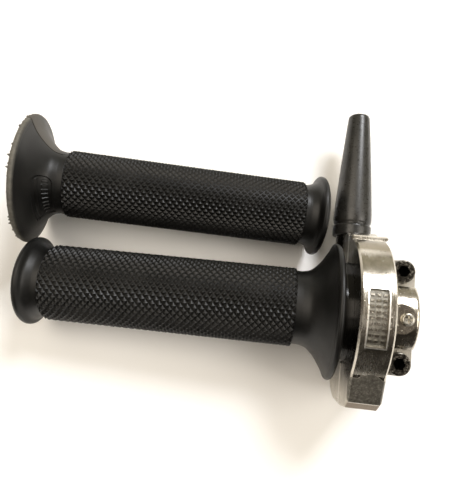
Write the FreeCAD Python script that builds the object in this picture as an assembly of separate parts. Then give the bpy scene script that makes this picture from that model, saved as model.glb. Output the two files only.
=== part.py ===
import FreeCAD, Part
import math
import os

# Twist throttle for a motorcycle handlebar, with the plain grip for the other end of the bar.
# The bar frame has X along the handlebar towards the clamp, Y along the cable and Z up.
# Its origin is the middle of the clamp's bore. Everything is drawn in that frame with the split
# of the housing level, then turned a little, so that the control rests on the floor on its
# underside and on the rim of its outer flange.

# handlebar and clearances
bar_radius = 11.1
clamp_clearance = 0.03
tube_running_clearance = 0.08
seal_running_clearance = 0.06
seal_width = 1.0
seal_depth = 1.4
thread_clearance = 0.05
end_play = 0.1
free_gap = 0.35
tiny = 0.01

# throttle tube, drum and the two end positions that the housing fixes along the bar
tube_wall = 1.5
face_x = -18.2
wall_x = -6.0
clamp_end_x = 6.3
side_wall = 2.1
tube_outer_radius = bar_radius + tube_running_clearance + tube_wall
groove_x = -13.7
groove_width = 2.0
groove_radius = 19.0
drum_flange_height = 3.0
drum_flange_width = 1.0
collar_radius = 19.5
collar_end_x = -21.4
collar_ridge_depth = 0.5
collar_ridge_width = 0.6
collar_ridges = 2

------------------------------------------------

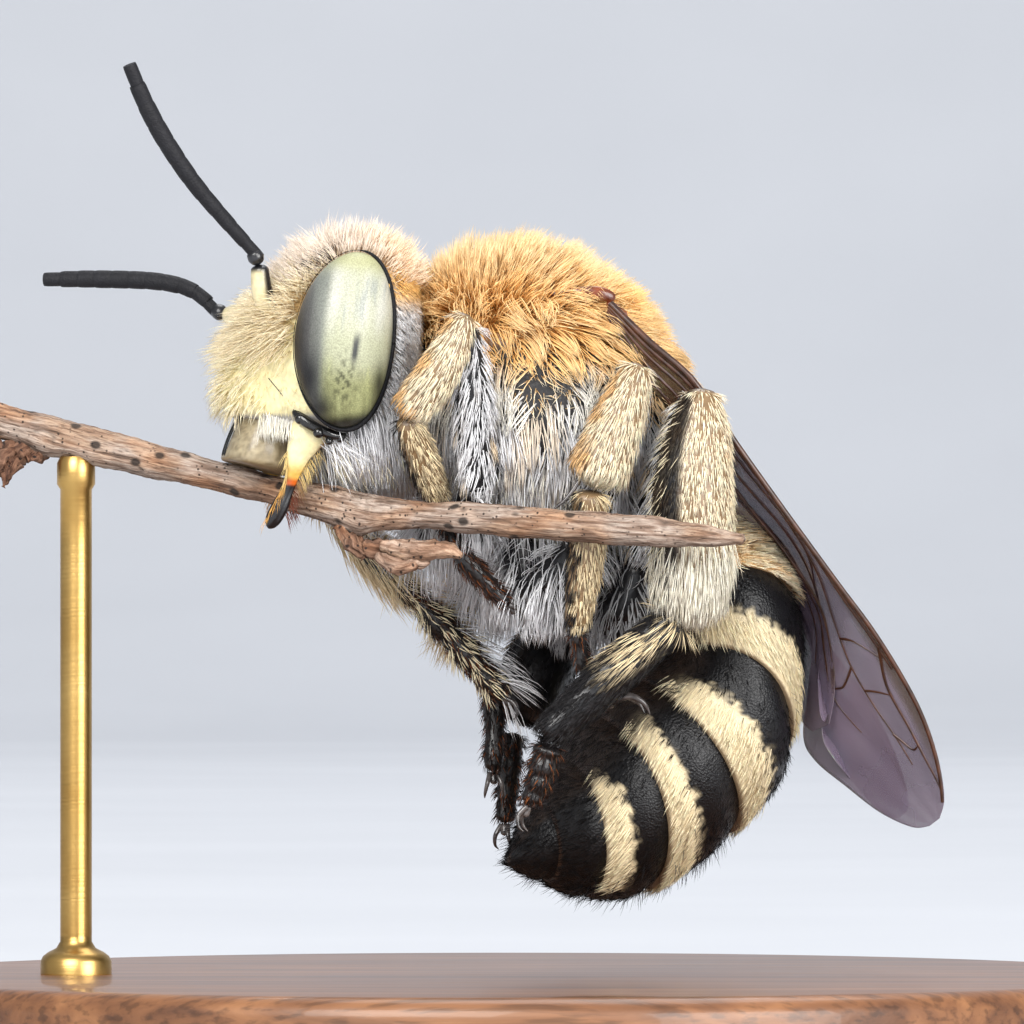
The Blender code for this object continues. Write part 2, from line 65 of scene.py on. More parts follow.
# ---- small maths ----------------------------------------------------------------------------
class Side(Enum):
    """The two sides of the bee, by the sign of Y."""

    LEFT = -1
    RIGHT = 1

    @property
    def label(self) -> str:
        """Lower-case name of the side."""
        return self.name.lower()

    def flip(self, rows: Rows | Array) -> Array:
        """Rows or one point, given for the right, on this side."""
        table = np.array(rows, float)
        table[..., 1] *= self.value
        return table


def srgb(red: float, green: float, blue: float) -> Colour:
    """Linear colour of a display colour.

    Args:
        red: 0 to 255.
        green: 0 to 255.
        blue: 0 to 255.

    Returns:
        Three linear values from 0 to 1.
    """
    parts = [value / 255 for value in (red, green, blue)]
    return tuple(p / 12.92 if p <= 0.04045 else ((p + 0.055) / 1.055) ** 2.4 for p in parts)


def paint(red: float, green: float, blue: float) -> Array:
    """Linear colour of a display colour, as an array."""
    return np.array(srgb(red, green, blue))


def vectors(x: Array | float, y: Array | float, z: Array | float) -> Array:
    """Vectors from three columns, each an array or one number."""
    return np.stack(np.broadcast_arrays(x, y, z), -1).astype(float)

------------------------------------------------

[What is required]
Exactly the lines from the line that has "The Blender code" through the line that has "return np.stack(np.broadcast_arrays(x, y, z), -1).astype(float)" are to be repeated, both included, with nothing added.

[Result]
The Blender code for this object continues. Write part 2, from line 65 of scene.py on. More parts follow.
# ---- small maths ----------------------------------------------------------------------------
class Side(Enum):
    """The two sides of the bee, by the sign of Y."""

    LEFT = -1
    RIGHT = 1

    @property
    def label(self) -> str:
        """Lower-case name of the side."""
        return self.name.lower()

    def flip(self, rows: Rows | Array) -> Array:
        """Rows or one point, given for the right, on this side."""
        table = np.array(rows, float)
        table[..., 1] *= self.value
        return table


def srgb(red: float, green: float, blue: float) -> Colour:
    """Linear colour of a display colour.

    Args:
        red: 0 to 255.
        green: 0 to 255.
        blue: 0 to 255.

    Returns:
        Three linear values from 0 to 1.
    """
    parts = [value / 255 for value in (red, green, blue)]
    return tuple(p / 12.92 if p <= 0.04045 else ((p + 0.055) / 1.055) ** 2.4 for p in parts)


def paint(red: float, green: float, blue: float) -> Array:
    """Linear colour of a display colour, as an array."""
    return np.array(srgb(red, green, blue))


def vectors(x: Array | float, y: Array | float, z: Array | float) -> Array:
    """Vectors from three columns, each an array or one number."""
    return np.stack(np.broadcast_arrays(x, y, z), -1).astype(float)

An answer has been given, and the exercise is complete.